Di casi simili ce ne sono migliaia. Donne che vengono violentate nel fisico che finiscono per essere colpevolizzate perché “se la sono andata a cercare”. E non succede solo in Italia, dove la cultura patriarcale e maschilista ha radici in quel concetto di “tradizione” che vuole la donna in casa a disposizione dell’uomo. È il mondo intero a essere sbagliato quando si parla di donne e di violenza sessuale.

Prendiamo il caso di Amber Amour, attivista 27enne sudafricana, che è rimbalzato sui media internazionali. Mentre era impegnata nella campagna umanitaria #StopRapeEducate, è stata violentata da un amico che, da ubriaco, le aveva chiesto di fare la doccia insieme. Quando ha deciso di rompere il muro dell’omertà e ha raccontato lo stupro su instagram, pubblicando una foto scattata nei momenti successivi, è stata sommersa di insulti e lo stesso social ha cancellato per due volte la foto.

C’è poi il caso della turista olandese stuprata in Qatar: dopo aver denunciato la violenza è stata arrestata e condannata per adulterio. Come lei, anche una donna norvegese era finita agli arresti per aver denunciato una violenza sessuale negli Emirati Arabi.

LA VITTIMA SCRIVE AI GIUDICI CHE HANNO ASSOLTO GLI STUPRATORI: ‘AVETE GIUDICATO ME E NON LA VIOLENZA’

Si tratta di paesi musulmani, che non rispettano le donne, dicono in molti. Oltre a essere un’affermazione razzista, è del tutto sbagliata. Non vogliamo guardare in casa nostra perché ci spaventa che cinque normali ragazzini possano violentare a turno una 16enne?

Bene, guardiamo agli Stati Uniti. Il paese che “esporta democrazia” nel mondo, compresi i paesi arabi, ha un problema enorme con la violenza sessuale. Nei college (e non nelle strade di periferia, ma nei luoghi dove i bravi ragazzi di famiglia studiano per diventare i leader di domani) lo stupro è la norma. Stando agli ultimi dati, una ragazza su quattro ha subito violenza, ma le istituzioni scolastiche tacciono per non vedere il nome della scuola nel fango (il che significa meno soldi dai finanziatori privati). Così capita che in California uno studente di 20 anni della Stanford University finisce a processo per aver violentato una ragazza e viene condannato a sei mesi (!). Per di più, il padre dello stupratore si scaglia contro la decisione sostenendo che “un’azione durata 20 minuti avrà effetto su più di 20 anni di vita“.

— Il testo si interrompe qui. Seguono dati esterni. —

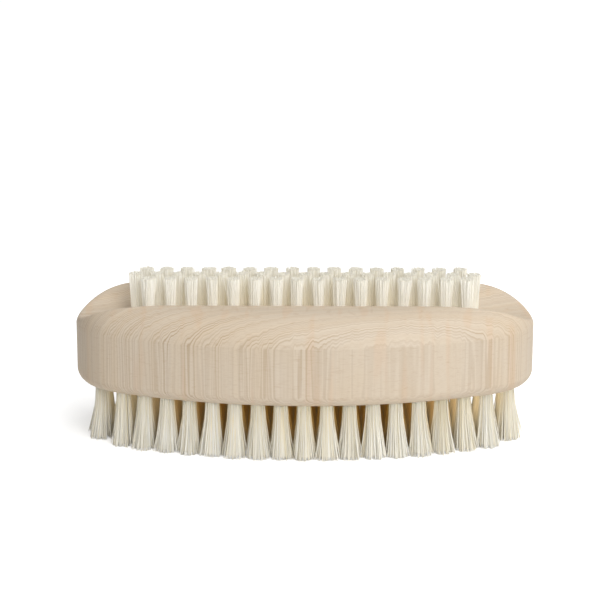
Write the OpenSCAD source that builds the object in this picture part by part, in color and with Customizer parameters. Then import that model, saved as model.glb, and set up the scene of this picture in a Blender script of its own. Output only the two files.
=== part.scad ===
// A two-sided nail brush: an oval beech block with a wide bed of long bristles
// below and a narrow strip of short bristles in the groove along its top.
// X runs along the block and Y across it. The lower bristles' shorn tips stand
// on the plane z = 0.

/* [Wooden block] */
// Length of the block from tip to tip
block_length = 95; // [80:1:120]
// Width of the block across its middle
block_width = 42; // [38:1:50]
// Radius of the block's round ends, seen from above
end_radius = 14; // [12:0.5:17]
// Thickness of the block from its underside to its top
block_thickness = 18.5; // [18:0.5:26]
// Width of the crowned edge round the top
crown_width = 7; // [5.5:0.5:8]
// Height of the crowned edge round the top
crown_height = 6; // [5.4:0.1:6]
// Radius of the rounded edge round the underside
lower_round = 2.6; // [2:0.2:2.8]

/* [Groove in the top] */
// Radius of the groove's round floor
groove_radius = 11; // [9:0.5:16]
// Depth of the groove at its middle
groove_depth = 5.2; // [3:0.2:5.2]

/* [Lower bristles] */
// Free length of the lower bristles below the block
lower_length = 12; // [8:0.5:20]
// Number of tuft rows that lie side by side along the block
lower_rows = 19; // [11:2:21]
// Spacing aimed at between the tufts of a row
lower_spacing = 4.9; // [4.4:0.1:7]
// Distance from the block's outline to the centres of the outermost tufts
lower_margin = 4.7; // [4.7:0.1:8]
// Distance from each tip of the block to the middle of the row nearest to it
end_margin = 5.5; // [5.5:0.1:8]
// Diameter of the lower tufts' holes
lower_bore = 2.6; // [2:0.1:2.8]
// Depth of the lower tufts' holes
lower_bore_depth = 6; // [5:0.2:6]

/* [Upper bristles] */
// Free length of the upper bristles' middle row
upper_length = 9.3; // [7:0.1:14]
// Number of tufts in the middle row
upper_tufts = 17; // [9:1:17]
// Spacing of the tufts along a row
upper_spacing = 4.36; // [4:0.02:4.4]
// Distance between neighbouring rows
upper_row_step = 3.7; // [3.2:0.1:4.2]
// Diameter of the upper tufts' holes
upper_bore = 2; // [1.6:0.1:2.2]
// Depth of the upper tufts' holes below the groove's middle
upper_bore_depth = 5.5; // [4.4:0.1:5.5]

/* [Tuft anchors] */
// Thickness of the flat wire that anchors a tuft
anchor_thickness = 0.4; // [0.3:0.05:0.6]
// Height of an anchor along its hole
anchor_height = 1.5; // [1:0.1:2]
// Depth to which each end of an anchor bites into the wood
anchor_bite = 0.3; // [0.2:0.05:0.4]
// Thickness of the folded bristles between an anchor and its hole's end
anchor_fold = 0.6; // [0.4:0.1:1]

/* [Hidden] */
// Thickness of the slice of backing that carries each row's strands
slice = 0.8;
// Width of backing between a tuft and the side of its slice
slice_rim = 0.4;
// Clearance round slices and tuft roots
root_clearance = 0.05;
// Depth shorn off the strands so that their tips end flat
tip_trim = 0.5;
// Overrun of cuts past the faces that they open
overrun = 1;

// Strands that stand for the bristles of one tuft, and the sides of each
strands = 3;
strand_sides = 4;
// Turn from one tuft's strands to the next one's
strand_turn = 57;
// Distance of a strand's axis from its tuft's axis at the root and at the untrimmed
// tip, then the strand's own radius at both, all as shares of the hole's diameter
root_offset_share = 0.27;
tip_offset_share = 0.46;
root_radius_share = 0.21;
tip_radius_share = 0.33;
// Outward lean of the lower tufts, as a share of their distance from the middle
lean_share = 0.015;
// Shift of the upper front, middle and rear rows along the block, as shares of the spacing
row_shift_shares = [0.14, 0, -0.09];

wood = "#dcc19c";
bristle = "#ece5cd";
metal = "#b9b9b4";

end_centre = block_length / 2 - end_radius;
side_radius = (pow(end_centre, 2) + pow(block_width / 2, 2) - pow(end_radius, 2))
    / (block_width - 2 * end_radius);
side_centre = side_radius - block_width / 2;
side_angle = atan(end_centre / side_centre);
crown_radius = (pow(crown_width, 2) + pow(crown_height, 2)) / (2 * crown_height);

underside = lower_length;
top = underside + block_thickness;
groove_floor = top - groove_depth;
groove_axis = groove_floor + groove_radius;
brush_top = groove_floor + upper_length;
lower_bore_end = underside + lower_bore_depth;
upper_bore_end = groove_floor - upper_bore_depth;

middle_row = (lower_rows - 1) / 2;
row_pitch = (block_length / 2 - end_margin) / middle_row;
upper_names = ["upper_row_front", "upper_row_middle", "upper_row_rear"];
lower_names = [for (row = [1 : lower_rows]) str("lower_row_", row < 10 ? "0" : "", row)];

$fn = 48;
// Facets of a full circle round an end, and round a circle as wide as a long side
end_facets = 56;
side_facets = 90;

// Half the width of the block's outline, drawn in by an inset, at a place along the block
function half_width(x, inset) =
    let (seam = end_centre * (side_radius - inset) / (side_radius - end_radius))
    abs(x) > seam
        ? sqrt(max(0, pow(end_radius - inset, 2) - pow(abs(x) - end_centre, 2)))
        : sqrt(pow(side_radius - inset, 2) - x * x) - side_centre;

// Height of the groove's floor at a distance from its middle line
function groove_height(y) = groove_axis - sqrt(pow(groove_radius, 2) - y * y);

// Places of the tufts in one lower row, which runs across the block. A row shorter
// than a hole is wide holds one tuft.
function row_x(row) = (row - 1 - middle_row) * row_pitch;
function row_reach(row) =
    let (reach = half_width(row_x(row), lower_margin))
    reach > lower_bore ? reach : 0;
function row_gaps(row) = round(2 * row_reach(row) / lower_spacing);
function lower_places(row) =
    row_gaps(row) == 0
        ? [[row_x(row), 0]]
        : [for (i = [0 : row_gaps(row)]) [row_x(row), row_reach(row) * (2 * i / row_gaps(row) - 1)]];

// Places of the tufts in one upper row, which runs along the block: 0 front, 1 middle, 2 rear
function upper_count(row) = row == 1 ? upper_tufts : upper_tufts - 1;
function upper_y(row) = (row - 1) * upper_row_step;
function upper_places(row) =
    [for (i = [0 : upper_count(row) - 1])
        [(i - (upper_count(row) - 1) / 2 + row_shift_shares[row]) * upper_spacing, upper_y(row)]];

// The two roundings of the rim of a round block of one radius: the crowned upper edge
// and the rounded lower one
module rim_section(radius) {
    intersection() {
        translate([radius - crown_width, top - crown_radius]) circle(crown_radius, $fn = 40);
        translate([radius - crown_width, top - crown_height]) square([crown_width, crown_height]);
    }
    translate([radius - lower_round, underside + lower_round]) circle(lower_round, $fn = 20);
}

// One round end of the block's rim
module block_end() {
    translate([end_centre, 0, 0])
        rotate([0, 0, side_angle - 90])
            rotate_extrude(angle = 180 - 2 * side_angle, $fn = end_facets) rim_section(end_radius);
}

// One long side of the block's rim
module block_side() {
    translate([0, -side_centre, 0])
        rotate([0, 0, 90 - side_angle])
            rotate_extrude(angle = 2 * side_angle, $fn = side_facets) rim_section(side_radius);
}

// The whole block before it is grooved and drilled: it bulges all round, so stretching
// a skin over the four parts of its rim gives its full shape
module block_shape() {
    hull() {
        block_end();
        block_side();
        mirror([1, 0, 0]) block_end();
        mirror([0, 1, 0]) block_side();
    }
}

// A round bar along the block, on the groove's axis
module groove_bar(radius) {
    translate([0, 0, groove_axis])
        rotate([0, 90, 0])
            cylinder(r = radius, h = block_length + 2 * overrun, center = true, $fn = 96);
}

// The slice of backing under one lower row, with round ends, as high as asked for
module lower_slice(row, clearance, height) {
    side = lower_bore / 2 + slice_rim - clearance;
    translate([row_x(row), 0, underside + slice - height]) linear_extrude(height) {
        if (row_reach(row) > 0) square([2 * side, 2 * row_reach(row)], center = true);
        for (end = [-1, 1]) translate([0, end * row_reach(row)]) circle(side);
    }
}

// The slice of backing under one upper row: its top is the groove's own floor
module upper_slice(row, clearance, hollow) {
    side = upper_bore / 2 + slice_rim - clearance;
    first = upper_places(row)[0][0] - side;
    last = upper_places(row)[upper_count(row) - 1][0] + side;
    difference() {
        intersection() {
            translate([first, upper_y(row) - side, upper_bore_end])
                cube([last - first, 2 * side, groove_axis - upper_bore_end]);
            groove_bar(groove_radius + slice);
        }
        if (hollow) groove_bar(groove_radius);
    }
}

// One flat anchor across its hole, whose end is at the height given; up is 1 where
// the hole is drilled upwards and -1 where it is drilled downwards
module anchor(place, bore, bore_end, up, clearance) {
    middle = bore_end - up * (anchor_fold + anchor_height / 2);
    translate([place[0], place[1], middle])
        cube([bore + 2 * anchor_bite, anchor_thickness + 2 * clearance, anchor_height + 2 * clearance],
             center = true);
}

// One tuft's folded root, from its slice to the end of its hole
module tuft_root(place, bore, bore_end, up, from) {
    difference() {
        translate([place[0], place[1], up > 0 ? from : bore_end])
            cylinder(d = bore - 2 * root_clearance, h = abs(bore_end - from), $fn = 24);
        anchor(place, bore, bore_end, up, root_clearance);
    }
}

// Corners of a strand's section
function strand_ring(centre, radius, z, turn) =
    [for (i = [0 : strand_sides - 1])
        let (angle = turn + 360 * i / strand_sides)
        [centre[0] + radius * cos(angle), centre[1] + radius * sin(angle), z]];

// One strand between two sections, closed with triangles
module strand(low, high) {
    n = strand_sides;
    polyhedron(
        points = concat(low, high),
        faces = concat(
            [for (i = [1 : n - 2]) [0, i, i + 1]],
            [for (i = [1 : n - 2]) [n, n + i + 1, n + i]],
            [for (i = [0 : n - 1]) [i, n + i, (i + 1) % n]],
            [for (i = [0 : n - 1]) [(i + 1) % n, n + i, n + (i + 1) % n]]));
}

// The strands of one tuft, from inside its slice to their flat shorn tips
module tuft_strands(place, bore, from, to, lean, turn) {
    kept_share = abs(to - from) / (abs(to - from) + tip_trim);
    offset_share = root_offset_share + kept_share * (tip_offset_share - root_offset_share);
    radius_share = root_radius_share + kept_share * (tip_radius_share - root_radius_share);
    for (i = [0 : strands - 1]) {
        angle = turn + 360 * i / strands;
        way = [cos(angle), sin(angle)];
        root = strand_ring(place + way * bore * root_offset_share, bore * root_radius_share, from, angle);
        tip = strand_ring(place * (1 + lean) + way * bore * offset_share, bore * radius_share, to, angle);
        if (to > from) strand(root, tip);
        else strand(tip, root);
    }
}

module wooden_block() {
    color(wood) difference() {
        block_shape();
        groove_bar(groove_radius);
        for (row = [1 : lower_rows]) {
            lower_slice(row, 0, slice + overrun);
            for (place = lower_places(row)) {
                translate([place[0], place[1], underside])
                    cylinder(d = lower_bore, h = lower_bore_depth, $fn = 24);
                anchor(place, lower_bore, lower_bore_end, 1, 0);
            }
        }
        for (row = [0 : 2]) {
            upper_slice(row, 0, false);
            for (place = upper_places(row)) {
                translate([place[0], place[1], upper_bore_end])
                    cylinder(d = upper_bore, h = upper_bore_depth, $fn = 24);
                anchor(place, upper_bore, upper_bore_end, -1, 0);
            }
        }
    }
}

module lower_row(row) {
    from = underside + slice / 2;
    color(bristle) {
        lower_slice(row, root_clearance, slice);
        for (i = [0 : len(lower_places(row)) - 1]) {
            place = lower_places(row)[i];
            tuft_root(place, lower_bore, lower_bore_end, 1, from);
            tuft_strands(place, lower_bore, from, 0, lean_share, strand_turn * (row + i));
        }
    }
}

module upper_row(row) {
    from = groove_height(upper_y(row)) - slice / 2;
    color(bristle) {
        upper_slice(row, root_clearance, true);
        for (i = [0 : upper_count(row) - 1]) {
            place = upper_places(row)[i];
            tuft_root(place, upper_bore, upper_bore_end, -1, from);
            tuft_strands(place, upper_bore, from, brush_top, 0, strand_turn * (row + i));
        }
    }
}

module lower_anchors() {
    color(metal) for (row = [1 : lower_rows], place = lower_places(row))
        anchor(place, lower_bore, lower_bore_end, 1, 0);
}

module upper_anchors() {
    color(metal) for (row = [0 : 2], place = upper_places(row))
        anchor(place, upper_bore, upper_bore_end, -1, 0);
}

wooden_block();
for (row = [1 : lower_rows]) {
    lower_row(row);
}
for (row = [0 : 2]) {
    upper_row(row);
}
lower_anchors();
upper_anchors();
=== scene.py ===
"""Looks of a two-sided nail brush: an oval beech block, grooved along its top, with tufts of
natural bristle below and above. Lengths are in metres, +Z is up, and the brush stands on its
lower bristles at z = 0."""

import math

import bmesh
import bpy
import numpy as np
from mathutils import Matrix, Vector


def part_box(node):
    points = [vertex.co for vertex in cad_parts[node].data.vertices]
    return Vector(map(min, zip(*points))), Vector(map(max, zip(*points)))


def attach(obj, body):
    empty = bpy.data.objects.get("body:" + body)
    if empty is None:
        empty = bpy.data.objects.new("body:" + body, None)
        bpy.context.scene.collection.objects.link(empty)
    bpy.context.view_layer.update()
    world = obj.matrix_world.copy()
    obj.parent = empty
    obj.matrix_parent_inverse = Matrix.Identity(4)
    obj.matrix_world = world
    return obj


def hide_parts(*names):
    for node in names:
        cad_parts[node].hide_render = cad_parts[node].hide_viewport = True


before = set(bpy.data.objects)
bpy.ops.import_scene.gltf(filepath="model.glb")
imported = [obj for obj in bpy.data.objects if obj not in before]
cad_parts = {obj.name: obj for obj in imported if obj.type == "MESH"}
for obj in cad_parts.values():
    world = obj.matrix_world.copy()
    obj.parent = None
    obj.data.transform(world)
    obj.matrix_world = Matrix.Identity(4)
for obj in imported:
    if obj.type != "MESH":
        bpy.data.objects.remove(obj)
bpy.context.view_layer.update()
BLOCK_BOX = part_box("wooden_block")

bl_info = {
    "name": "Nail Brush",
    "version": (1, 0, 0),
    "blender": (4, 5, 0),
    "location": "View3D > Sidebar > Nail Brush",
    "description": "A beech nail brush with bristle on both sides, and a white studio for it",
    "category": "Add Mesh",
}

MM = 0.001

# The block's mesh: how many corners its curves have, and how its pieces are joined
END_CORNERS = 52
SIDE_CORNERS = 68
ROUND_CORNERS = 10
TOP_LINES = 180
DRILL_SIDES = 20
CREASE_HOLD = 0.5 * MM
WELD = 0.01 * MM
DRILL_OVERRUN = 6 * MM
SMOOTH_ANGLE = math.radians(30)
FLAT_WEIGHT = 80

# Rows of tufts, and how far the upper ones are shifted, in steps along the groove
LOWER_ROWS = 19
UPPER_ROWS = ("front", "middle", "rear")
UPPER_SHIFTS = (0.14, 0.0, -0.09)
LOWER_SEED = 100
UPPER_SEED = 200

# Where a bristle and a core can bend, as shares of their lengths. A core leaves its hole at
# its first cut
BRISTLE_SIDES = 3
BRISTLE_CUTS = (0.33, 0.67)
CORE_SIDES = 16
CORE_CUTS = (0.1, 0.4, 0.7)

# A tuft in its hole: how deep it goes, how much of the width it fills, and how many of its
# bristles stand round its outside, how far out
ROOT_SHARE = 0.4
HOLE_FILL = 0.94
SKIN_SHARE = 0.6
SKIN_REACH = (0.82, 1.0)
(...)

È una questione di educazione sempre e comunque. Lo è in Italia come in Arabia e negli Stati Uniti. La colpa è sì dei ragazzi che hanno violentato una 16enne ma è anche dei genitori che non li hanno educati al rispetto, all’accettare un no, e che li hanno fatti crescere credendo che l’autostima nasca da “prove di forza” in stile preistorico. La colpa è anche della scuola e delle istituzioni che falliscono ogni volta si tratta di parità di genere e di difesa delle donne: invece di inserire nei programmi scolastici ore di educazioni sessuale e di educazioni civica e morale, dobbiamo stare attenti a non urtare i teorici del fantomatico “gender” (che avevamo spiegato qui)

I genitori di questi aguzzini non si sono cosparsi il capo di cenere e non hanno chiesto scusa per il loro fallimento, anzi, hanno rincarato la dose, giustificando la legge del “maschio dominante” che, ai giorni nostri non funziona manco nella giungla, figurarsi in una qualsiasi società umana. L’unica legge che manca in tutto questo è quella dell’umana solidarietà: senza siamo tutti più che bestie.